I was mostly referring to a relational database, but I do a lot of work with multidimensional databases (mostly SQL Server Analysis Services). You don't typically do full text searching on a cube. In warehousing, you often get wide tables because they're optimized for the reads, not the writes, so are typically second normal form (2NF) rather than the third normal form (3NF) that most people are familiar with.
The article says:

>Querying for “Query:Adele” again? 32 milliseconds.

That would suggest that the 0.1 is for a cache miss to disk, and that would be hinted at by the phrase "cold boot" in an earlier paragraph.

Yes, Query:James – 0.1 seconds is a repeated query, so I assumed it was a warm query also.
Tests were run on the same machine, and the database HD was a single 300 GB 7200 RPM drive. Was the drive partitioned such that the

What about running on 24-48 SSDs with two BBWC controllers w/ 128 GB of RAM?

I've never really been impressed by database testing on these small IO constrained workloads. Also what database is it being tested against and is the pKey an int or a UUID?

You clearly didn't even bother to read the article if you are asking what database was being used.
>is it being tested against and is the pKey an int or a UUID?

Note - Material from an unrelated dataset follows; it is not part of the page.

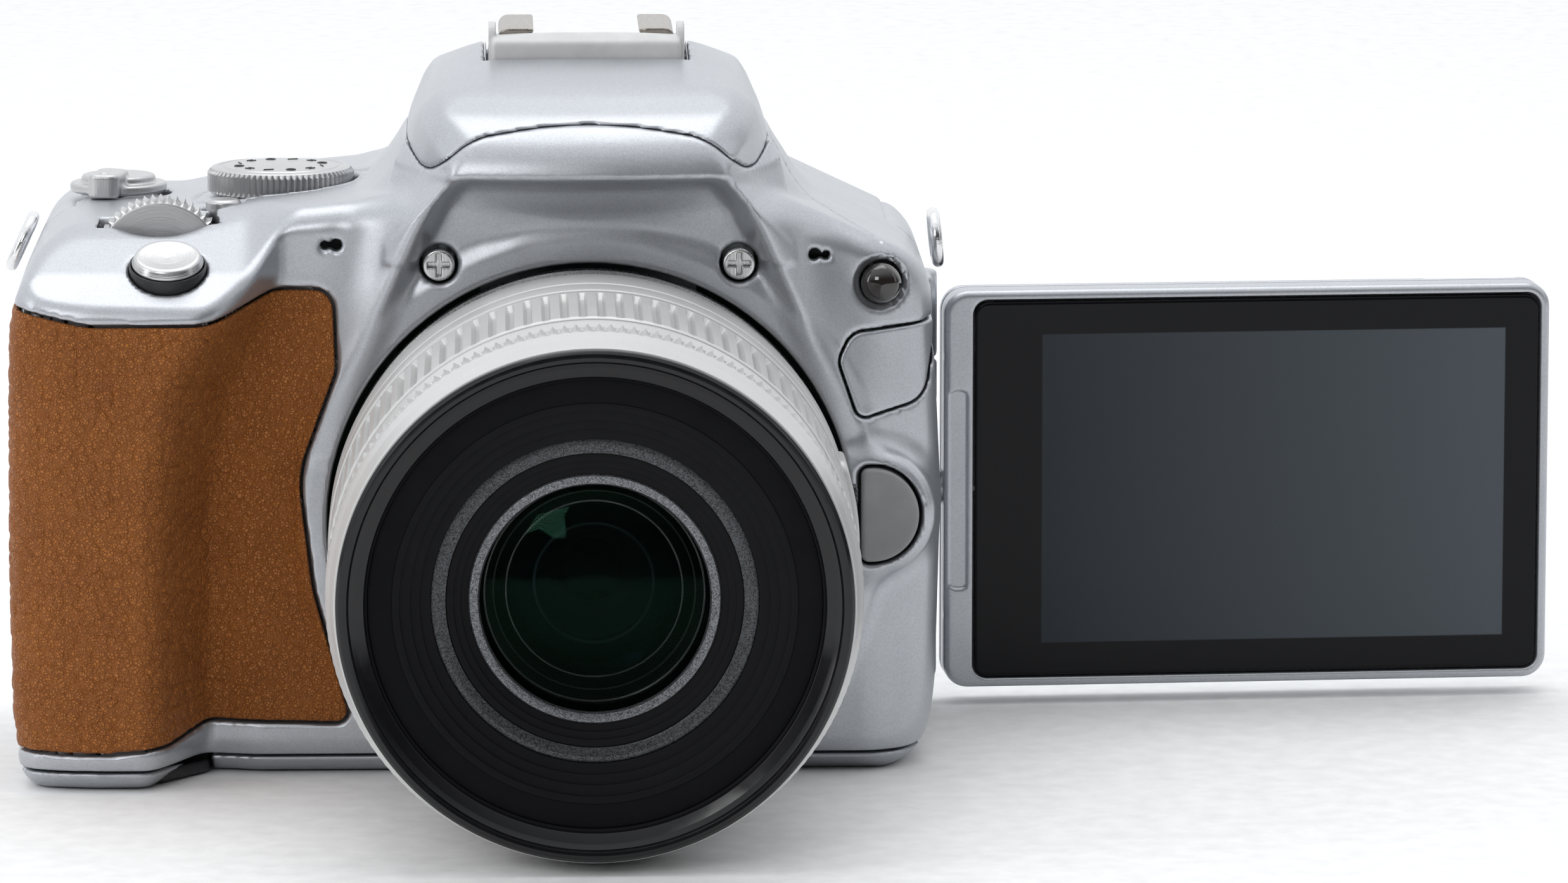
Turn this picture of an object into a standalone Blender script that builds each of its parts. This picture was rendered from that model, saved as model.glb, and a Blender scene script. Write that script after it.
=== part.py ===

a full-text index with a cold page cache

Wait, is this supposed to be good performance? This is terrible performance. Those query times are just awful, unless it's a completely cold index.

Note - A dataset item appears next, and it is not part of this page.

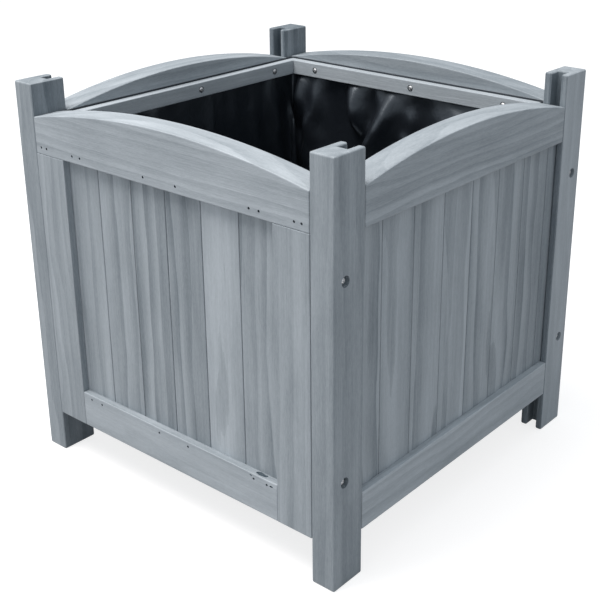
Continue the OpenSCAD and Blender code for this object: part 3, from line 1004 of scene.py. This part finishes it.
def linerBag():  # an open box of film, just inside the walls, with its seeds of folds
    reach = size["filmOut"] - 0.00035
    foot = size["filmFoot"] + liner["bagGap"]
    form = bmesh.new()
    addBlock(form, (-reach, -reach, foot), (reach, reach, size["filmTop"]))
    top = [f for f in form.faces if f.normal.z > 0.5]
    bmesh.ops.delete(form, geom=top, context="FACES_ONLY")
    bmesh.ops.subdivide_edges(form, edges=form.edges, cuts=liner["cells"] - 1, use_grid_fill=True)
    chance = random.Random("liner")
    waves = [(chance.uniform(2, 9), chance.uniform(0, 6.3), chance.uniform(0.3, 1)) for _ in range(14)]
    folds = {name: liner.get(name + "Folds") or randomFolds(name) for name, _ in walls}
    for vertex in form.verts:
        start = vertex.co.copy()
        if start.z > size["battenFoot"] or start.z < foot + 1e-4:
            continue
        hang = min(1, (size["battenFoot"] - start.z) / liner["hangOver"])
        around = math.atan2(start.y, start.x)
        slackCorner = start.x > 0 and start.y > 0
        rounding = liner["slackCornerRound" if slackCorner else "cornerRound"]
        push = sum(strength * math.sin(n * 4 * around + phase) for n, phase, strength in waves) / len(waves)
        for name, turn in walls:
            seen = turned(-turn) @ start
            if seen.y > -reach + 1e-5:
                continue
            depth = hang * liner["pleat"] * (1 + push) + foldDepth(seen.x, seen.z, folds[name])
            radius, corner = rounding * hang, reach - abs(seen.x)
            aside = 0
            if corner < radius:  # the bag doesn't reach into the corners
                angle = math.pi / 4 * (1 + corner / radius)
                aside = math.copysign(corner - radius * (1 - math.cos(angle)), seen.x)
                depth = max(depth * corner / radius, radius * (1 - math.sin(angle)))
            vertex.co += turned(turn) @ Vector((aside, min(depth, liner["mostDepth"]), 0))
            if corner < 1e-5:
                break
    for x in liner["drainPlaces"]:
        for y in liner["drainPlaces"]:
            near = min((v for v in form.verts if v.co.z < foot + 1e-4),
                       key=lambda v: (v.co.x - x) ** 2 + (v.co.y - y) ** 2)
            made = bmesh.ops.bevel(form, geom=[near], offset=liner["drainRadius"], segments=2,
                                   profile=0.5, affect="VERTICES")
            bmesh.ops.delete(form, geom=made["faces"], context="FACES")
    return newPiece("liner_bag", form)


def colliders():
    wide, out = 0.3, size["filmOut"] + liner["clear"]
    foot, top = size["filmFoot"] - liner["clear"], size["postTop"]
    made = [flatPiece("wallCollider", [turned(turn) @ Vector((x, -out, z)) for x, z in
                                       ((-wide, foot - 0.1), (wide, foot - 0.1), (wide, top), (-wide, top))])
            for _, turn in walls]
    made.append(flatPiece("floorCollider", [(x, y, foot) for x, y in
                                            ((-wide, -wide), (wide, -wide), (wide, wide), (-wide, wide))]))
    for item in made:
        item.modifiers.new("collision", "COLLISION")
        item.collision.thickness_outer = 0.0005
    return made


def simulateFilm(film):  # the battens hold the top, and the rest hangs with a little slack
    held = film.vertex_groups.new(name="held")
    held.add([v.index for v in film.data.vertices if v.co.z > size["battenFoot"] - 0.002], 1, "REPLACE")
    step = film.modifiers.new("cloth", "CLOTH")
    for name, value in liner["cloth"].items():
        setattr(step.settings, name, value)
    step.settings.shrink_min = -liner["slack"]
    step.settings.vertex_group_mass = "held"
    step.collision_settings.distance_min = 0.001
    step.collision_settings.collision_quality = 2
    step.collision_settings.use_self_collision = False
    items = colliders()
    for number in range(1, liner["frames"] + 1):
        bpy.context.scene.frame_set(number)
    applied(film)
    for item in items:
        removeObject(item)
    bpy.context.scene.frame_set(1)


def makeLiner():
    film = linerBag()
    simulateFilm(film)
    film.vertex_groups.clear()
    edge, foot = size["filmOut"] - liner["thick"] / 2, size["filmFoot"] + liner["thick"] / 2
    for vertex in film.data.vertices:  # the bag stays in the space of its solid
        vertex.co.x = max(-edge, min(edge, vertex.co.x))
        vertex.co.y = max(-edge, min(edge, vertex.co.y))
        vertex.co.z = max(foot, min(size["filmTop"], vertex.co.z))
    smoother = film.modifiers.new("smoother", "SUBSURF")
    smoother.levels = smoother.render_levels = 1
    thickness = film.modifiers.new("thickness", "SOLIDIFY")
    thickness.thickness = liner["thick"]
    thickness.offset = 0
    applied(film)
    film.data.polygons.foreach_set("use_smooth", [True] * len(film.data.polygons))
    finish(film, ["liner"], linerFilm)
    print("liner made")


makeLiner()


stage = {
    "floorSize": 12.0, "floorColour": (0.36, 0.36, 0.365, 1), "shadowGrey": 0.78,
    "skyColour": (0.935, 0.985, 1.035, 1), "skyStrength": 0.615,
    "keyColour": (1.04, 0.985, 0.945), "keyPower": 126.0, "keySize": 1.8, "keyPlace": (-0.7, -0.95, 3.2),
}


def makeFloor():
    half = stage["floorSize"] / 2
    floor = flatPiece("floor", [(-half, -half, 0), (half, -half, 0), (half, half, 0), (-half, half, 0)])
    material, tree, shader = newMaterial("paleFloor")
    feed(tree, shader.inputs, {
        "Base Color": stage["floorColour"], "Roughness": 0.9, "Specular IOR Level": 0.0})
    glow = addNode(tree, "ShaderNodeEmission", {"Color": (1, 1, 1, 1), "Strength": stage["shadowGrey"]})
    path = addNode(tree, "ShaderNodeLightPath").outputs
    seen = calc(tree, "MAXIMUM", path["Is Camera Ray"], calc(tree, "MULTIPLY", path["Is Glossy Ray"], 0.6))
    dark = addNode(tree, "ShaderNodeEmission", {"Strength": 0.0})
    sheen = addNode(tree, "ShaderNodeMixShader", {0: seen, 1: dark.outputs[0], 2: glow.outputs[0]})
    both = addNode(tree, "ShaderNodeAddShader", {0: shader.outputs[0], 1: sheen.outputs[0]})
    tree.links.new(both.outputs[0], tree.nodes["Material Output"].inputs["Surface"])
    floor.data.materials.append(material)


def makeLights():
    world = bpy.data.worlds.new("studio")
    world.use_nodes = True
    bpy.context.scene.world = world
    tree = world.node_tree
    soft = tree.nodes["Background"]
    feed(tree, soft.inputs, {"Color": stage["skyColour"], "Strength": stage["skyStrength"]})
    white = addNode(tree, "ShaderNodeBackground", {"Color": (1, 1, 1, 1), "Strength": 1.0})
    seen = addNode(tree, "ShaderNodeLightPath").outputs["Is Camera Ray"]
    mixed = addNode(tree, "ShaderNodeMixShader", {0: seen, 1: soft.outputs[0], 2: white.outputs[0]})
    tree.links.new(mixed.outputs[0], tree.nodes["World Output"].inputs["Surface"])
    key = bpy.data.lights.new("key", "AREA")
    key.color = stage["keyColour"]
    key.energy = stage["keyPower"]
    key.size = stage["keySize"]
    lamp = bpy.data.objects.new("key", key)
    bpy.context.scene.collection.objects.link(lamp)
    lamp.location = stage["keyPlace"]
    aim = Vector((0, 0, 0.3)) - Vector(stage["keyPlace"])
    lamp.rotation_euler = aim.to_track_quat("-Z", "Y").to_euler()


view = {"place": (0.8943, -1.0302, 0.8060), "turn": 39.22, "down": 21.11, "roll": 0.18,
        "lens": 67.3, "shift": (-0.0672, -0.0977)}


def makeCamera():
    lens = bpy.data.cameras.new("camera")
    lens.sensor_width = 36
    lens.lens = view["lens"]
    lens.shift_x, lens.shift_y = view["shift"]
    camera = bpy.data.objects.new("camera", lens)
    bpy.context.scene.collection.objects.link(camera)
    camera.matrix_world = (Matrix.Translation(view["place"]) @ turned(view["turn"])
                           @ Matrix.Rotation(math.radians(90 - view["down"]), 4, "X") @ turned(view["roll"]))
    bpy.context.scene.camera = camera


makeFloor()
makeLights()
makeCamera()
bpy.context.scene.view_settings.view_transform = "Standard"
print("scene complete")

I've seen a variety of tools (mysql, postgresql, solr, sqlite) load data and query data far far faster than this, on my laptop even. 100x faster than this on harder data sets for the query time, using basically out of the box solr or postgresql full text search. The load times are also not really impressive at all. (I just searched for "nintendo wii" sans quotes on my development solr instance, 35GB index, I didn't prime this query, 44ms. Follow that up for a query for nintendo: 1ms, nintendo wii: 1ms. On a laptop.).

Relevant for your comment as well as others, RavenDB uses Esent as backend: https://github.com/ravendb/ravendb/tree/master/Raven.Storage... http://en.wikipedia.org/wiki/Extensible_Storage_Engine

http://trycatchfail.com/blog/post/Alternatives-to-Relational...

Notice "DivanDB" in the blogpost :).

so, there it is.

Sweet baby Jesus, RavenDB is Microsoft Access with JSON on top! I'm all kinds of conflicted now :)
There are two MS "JET" database implementations. One that runs access, and then this one. I think this one is commonly referred to as JET blue. The Access one is called JET Red. This is outlined in the wikipedia article linked in the parent.